There are communities out there now that are directly affected by amplitude modulation from wind turbines. I can cite Cotton farm in South Cambridgeshire. That constituency is on the border between two local authorities, both of which have passed motions in the council chamber and written to the Government asking for stronger guidance on these points.
Noise is monitored on a regular basis by a set-up in the community to scientific standards. When an onshore scheme is mooted, noise readings are taken using the same equipment, verified by a third party. Because we can predict when amplitude modulation is likely to occur—it depends on atmospheric conditions, meteorological patterns and wind speed—and can see all those factors happening in front of us, we can predict where the noise will fall. The developer can therefore be asked to shut the turbines down so that they do not cause harm, as has happened in Cotton farm a couple of times. I can absolutely see myself campaigning with other communities up and down the country to ensure that the amplitude modulation from turbines that are already up does not cause undue concern in local communities.

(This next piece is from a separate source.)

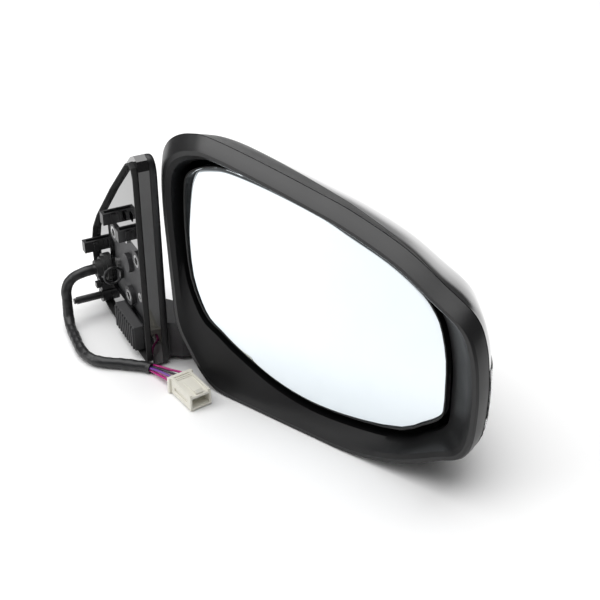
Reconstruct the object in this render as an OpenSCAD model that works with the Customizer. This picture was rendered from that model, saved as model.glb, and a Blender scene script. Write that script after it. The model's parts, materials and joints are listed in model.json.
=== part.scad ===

Initially, 10 or 15 years ago, the equipment required to set these up was very expensive. Now, it can be done for about £3,000. Most communities, and certainly a number of developers, could afford that, which would possibly take this problem away. I am trying to make the point to the hon. Member for Norwich South that there are, as my nan would say, many ways of skinning a cat.
The Government have been particularly slow to implement these provisions. I would like them to go further. I am pretty sure I could get together a decent-sized political caucus to do that. If we seriously intend to argue against part of the Bill falling under the auspices of the Salisbury doctrine, and if we are going down the line of dancing on the head of a pin over these issues, the consequences further down the line for this industry will be a lot worse than if we accepted that the Government had a clear manifesto pledge that they are effecting today.